# What is needed
Every line that contains the word "bodies" should be copied out.
**** Dataset extract
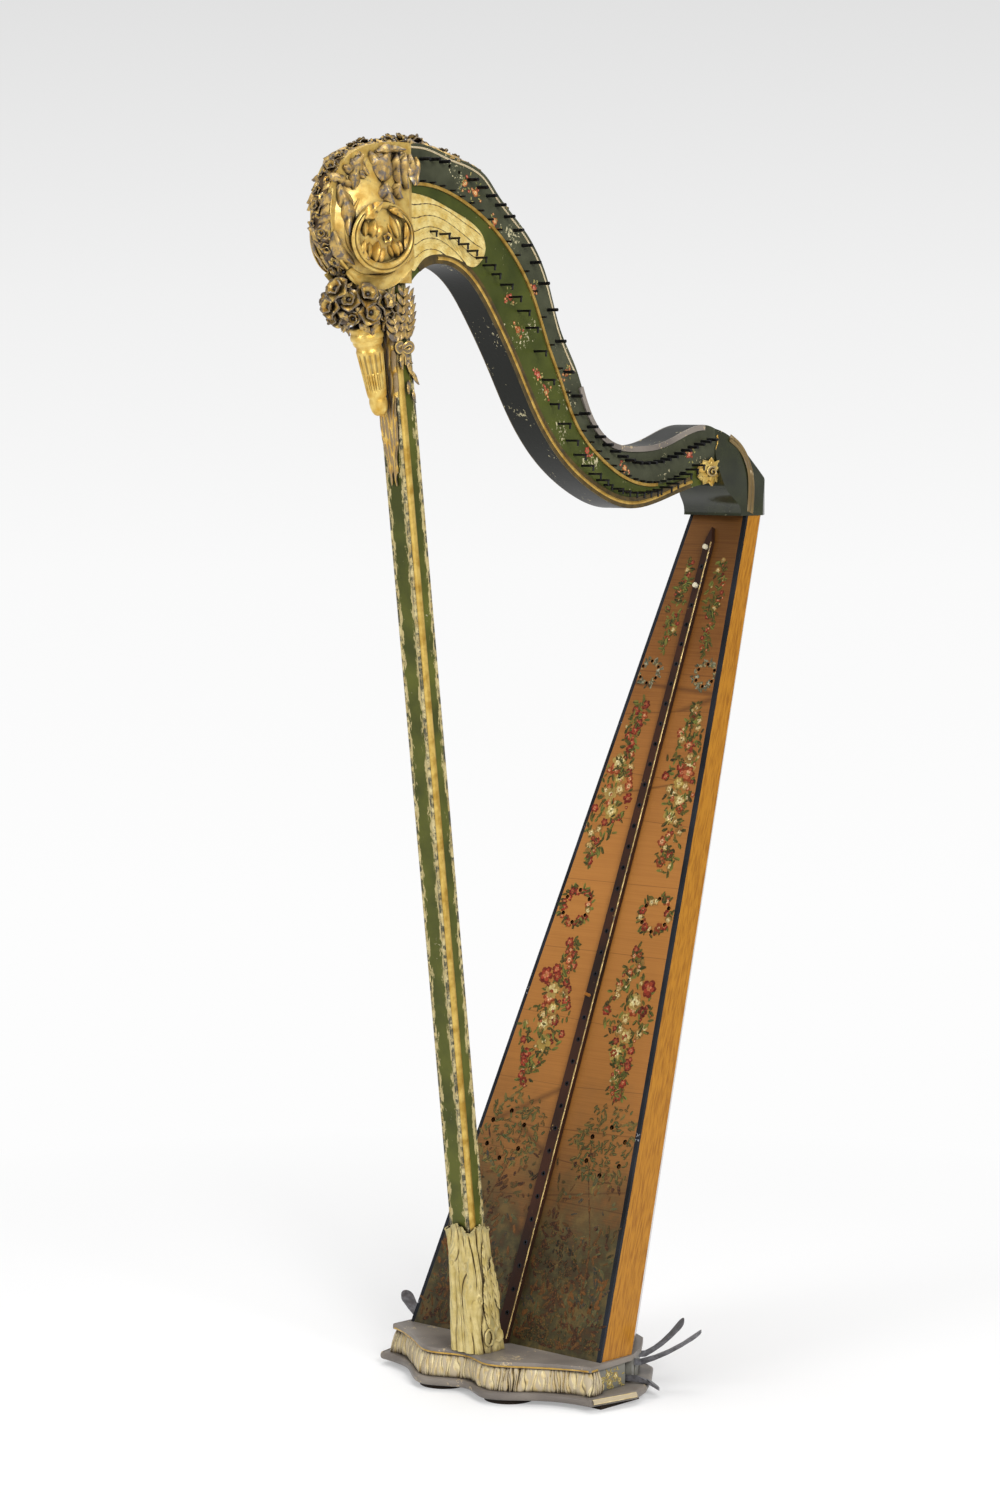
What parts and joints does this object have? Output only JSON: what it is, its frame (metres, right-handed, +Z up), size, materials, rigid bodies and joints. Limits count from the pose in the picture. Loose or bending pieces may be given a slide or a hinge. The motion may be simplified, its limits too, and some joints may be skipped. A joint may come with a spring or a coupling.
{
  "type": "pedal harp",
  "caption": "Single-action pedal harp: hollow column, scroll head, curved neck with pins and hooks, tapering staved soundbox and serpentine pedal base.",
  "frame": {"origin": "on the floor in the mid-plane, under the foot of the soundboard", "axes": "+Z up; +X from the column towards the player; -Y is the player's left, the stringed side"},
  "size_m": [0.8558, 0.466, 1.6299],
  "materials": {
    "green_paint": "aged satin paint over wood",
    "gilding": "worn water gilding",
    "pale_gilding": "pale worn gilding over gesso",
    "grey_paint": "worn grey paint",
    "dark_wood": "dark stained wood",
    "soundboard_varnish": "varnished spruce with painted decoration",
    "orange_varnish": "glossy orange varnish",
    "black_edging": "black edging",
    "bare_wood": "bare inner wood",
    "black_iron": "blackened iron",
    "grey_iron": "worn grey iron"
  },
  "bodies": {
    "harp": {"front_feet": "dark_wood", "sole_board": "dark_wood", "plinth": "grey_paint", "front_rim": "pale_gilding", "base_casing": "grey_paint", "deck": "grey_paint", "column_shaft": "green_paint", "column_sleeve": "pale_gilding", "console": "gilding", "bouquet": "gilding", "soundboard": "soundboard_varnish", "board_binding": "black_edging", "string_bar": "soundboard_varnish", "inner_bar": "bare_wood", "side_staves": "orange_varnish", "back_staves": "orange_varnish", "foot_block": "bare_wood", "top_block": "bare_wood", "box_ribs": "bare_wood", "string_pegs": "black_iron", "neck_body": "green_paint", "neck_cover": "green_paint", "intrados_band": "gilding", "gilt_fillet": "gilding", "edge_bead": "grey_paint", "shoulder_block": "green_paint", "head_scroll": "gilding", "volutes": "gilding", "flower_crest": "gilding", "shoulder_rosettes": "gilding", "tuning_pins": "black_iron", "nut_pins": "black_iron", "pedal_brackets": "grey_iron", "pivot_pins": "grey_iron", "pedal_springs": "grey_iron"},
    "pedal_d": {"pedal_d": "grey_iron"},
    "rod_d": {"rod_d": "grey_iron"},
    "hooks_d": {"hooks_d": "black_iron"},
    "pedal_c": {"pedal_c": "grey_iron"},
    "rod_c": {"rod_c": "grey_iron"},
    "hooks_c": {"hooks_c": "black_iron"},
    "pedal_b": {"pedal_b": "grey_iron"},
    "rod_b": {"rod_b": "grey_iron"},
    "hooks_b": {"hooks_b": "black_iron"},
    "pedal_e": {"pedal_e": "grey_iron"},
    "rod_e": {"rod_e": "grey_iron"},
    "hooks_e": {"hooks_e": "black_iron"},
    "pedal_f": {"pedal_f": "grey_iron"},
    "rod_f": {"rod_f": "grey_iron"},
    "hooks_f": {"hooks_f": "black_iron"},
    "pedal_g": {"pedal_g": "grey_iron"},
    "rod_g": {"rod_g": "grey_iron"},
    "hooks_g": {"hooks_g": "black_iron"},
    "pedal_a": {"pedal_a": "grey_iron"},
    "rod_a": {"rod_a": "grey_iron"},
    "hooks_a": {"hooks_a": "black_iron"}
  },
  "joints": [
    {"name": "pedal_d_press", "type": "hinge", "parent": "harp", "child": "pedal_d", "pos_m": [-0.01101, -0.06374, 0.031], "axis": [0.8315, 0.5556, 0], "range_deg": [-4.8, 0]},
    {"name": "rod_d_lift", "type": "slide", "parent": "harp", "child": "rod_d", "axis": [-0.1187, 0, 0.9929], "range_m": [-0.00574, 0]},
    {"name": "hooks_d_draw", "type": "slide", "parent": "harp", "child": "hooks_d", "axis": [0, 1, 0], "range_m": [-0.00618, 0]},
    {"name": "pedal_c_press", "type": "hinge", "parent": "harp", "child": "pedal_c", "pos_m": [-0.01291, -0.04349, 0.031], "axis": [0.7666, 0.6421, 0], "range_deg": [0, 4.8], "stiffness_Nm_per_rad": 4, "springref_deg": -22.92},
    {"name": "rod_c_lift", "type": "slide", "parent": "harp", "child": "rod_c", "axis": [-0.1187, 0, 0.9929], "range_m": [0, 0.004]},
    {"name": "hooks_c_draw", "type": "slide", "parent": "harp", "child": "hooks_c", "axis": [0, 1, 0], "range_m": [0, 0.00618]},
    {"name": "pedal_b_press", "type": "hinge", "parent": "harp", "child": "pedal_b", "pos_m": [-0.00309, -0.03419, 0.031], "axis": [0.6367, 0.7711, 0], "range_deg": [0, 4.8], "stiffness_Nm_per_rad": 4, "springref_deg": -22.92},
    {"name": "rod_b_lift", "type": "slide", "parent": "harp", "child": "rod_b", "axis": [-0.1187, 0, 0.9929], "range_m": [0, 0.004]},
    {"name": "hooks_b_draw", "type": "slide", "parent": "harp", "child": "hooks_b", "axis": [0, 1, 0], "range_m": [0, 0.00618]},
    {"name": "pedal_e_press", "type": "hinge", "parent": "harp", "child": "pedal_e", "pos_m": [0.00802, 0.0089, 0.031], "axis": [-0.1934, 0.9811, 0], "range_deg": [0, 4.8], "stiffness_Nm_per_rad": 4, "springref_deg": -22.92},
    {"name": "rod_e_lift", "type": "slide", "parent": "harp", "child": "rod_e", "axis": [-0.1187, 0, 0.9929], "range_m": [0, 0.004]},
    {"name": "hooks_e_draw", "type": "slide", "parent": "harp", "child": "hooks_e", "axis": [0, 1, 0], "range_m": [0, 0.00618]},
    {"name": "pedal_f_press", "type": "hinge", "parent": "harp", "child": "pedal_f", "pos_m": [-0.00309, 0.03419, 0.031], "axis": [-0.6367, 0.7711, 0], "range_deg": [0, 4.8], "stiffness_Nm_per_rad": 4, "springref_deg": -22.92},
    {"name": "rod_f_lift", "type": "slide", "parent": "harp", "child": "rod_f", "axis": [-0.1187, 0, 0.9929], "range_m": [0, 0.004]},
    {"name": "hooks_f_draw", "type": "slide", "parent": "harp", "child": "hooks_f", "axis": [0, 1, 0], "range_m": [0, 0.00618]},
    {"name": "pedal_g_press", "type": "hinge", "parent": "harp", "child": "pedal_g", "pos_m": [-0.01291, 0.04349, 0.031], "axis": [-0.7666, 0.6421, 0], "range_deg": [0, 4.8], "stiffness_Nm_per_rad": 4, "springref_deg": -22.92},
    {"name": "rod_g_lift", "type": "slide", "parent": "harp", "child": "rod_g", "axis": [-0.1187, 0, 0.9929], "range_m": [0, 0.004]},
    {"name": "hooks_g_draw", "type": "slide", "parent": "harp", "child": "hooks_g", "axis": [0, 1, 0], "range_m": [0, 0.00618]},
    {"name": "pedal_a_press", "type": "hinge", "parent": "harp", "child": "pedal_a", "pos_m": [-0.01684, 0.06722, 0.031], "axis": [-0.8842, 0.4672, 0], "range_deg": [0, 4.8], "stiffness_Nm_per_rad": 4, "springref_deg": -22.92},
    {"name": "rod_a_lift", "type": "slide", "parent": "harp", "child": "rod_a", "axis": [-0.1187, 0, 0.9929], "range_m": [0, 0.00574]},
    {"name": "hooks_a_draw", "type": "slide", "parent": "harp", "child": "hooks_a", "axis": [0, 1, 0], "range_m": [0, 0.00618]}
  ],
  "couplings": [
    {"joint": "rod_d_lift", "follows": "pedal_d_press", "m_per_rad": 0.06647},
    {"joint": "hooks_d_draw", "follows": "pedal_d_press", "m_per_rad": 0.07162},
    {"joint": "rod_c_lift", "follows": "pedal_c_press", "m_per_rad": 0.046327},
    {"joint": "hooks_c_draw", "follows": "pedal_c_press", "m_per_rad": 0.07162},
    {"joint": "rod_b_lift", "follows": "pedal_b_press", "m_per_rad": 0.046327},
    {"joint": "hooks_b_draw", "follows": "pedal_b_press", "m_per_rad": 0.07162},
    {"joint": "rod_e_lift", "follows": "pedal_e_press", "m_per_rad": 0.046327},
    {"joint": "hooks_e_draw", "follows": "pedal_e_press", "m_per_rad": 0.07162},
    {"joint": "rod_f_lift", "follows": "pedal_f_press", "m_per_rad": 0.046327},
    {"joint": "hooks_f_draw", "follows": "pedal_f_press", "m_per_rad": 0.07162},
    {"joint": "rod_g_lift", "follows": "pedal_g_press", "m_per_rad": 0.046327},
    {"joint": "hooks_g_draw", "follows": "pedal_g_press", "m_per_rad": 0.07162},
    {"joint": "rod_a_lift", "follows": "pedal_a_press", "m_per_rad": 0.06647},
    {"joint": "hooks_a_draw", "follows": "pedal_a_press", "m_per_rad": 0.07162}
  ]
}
********
# Solution for this task
What parts and joints does this object have? Output only JSON: what it is, its frame (metres, right-handed, +Z up), size, materials, rigid bodies and joints. Limits count from the pose in the picture. Loose or bending pieces may be given a slide or a hinge. The motion may be simplified, its limits too, and some joints may be skipped. A joint may come with a spring or a coupling.
  "bodies": {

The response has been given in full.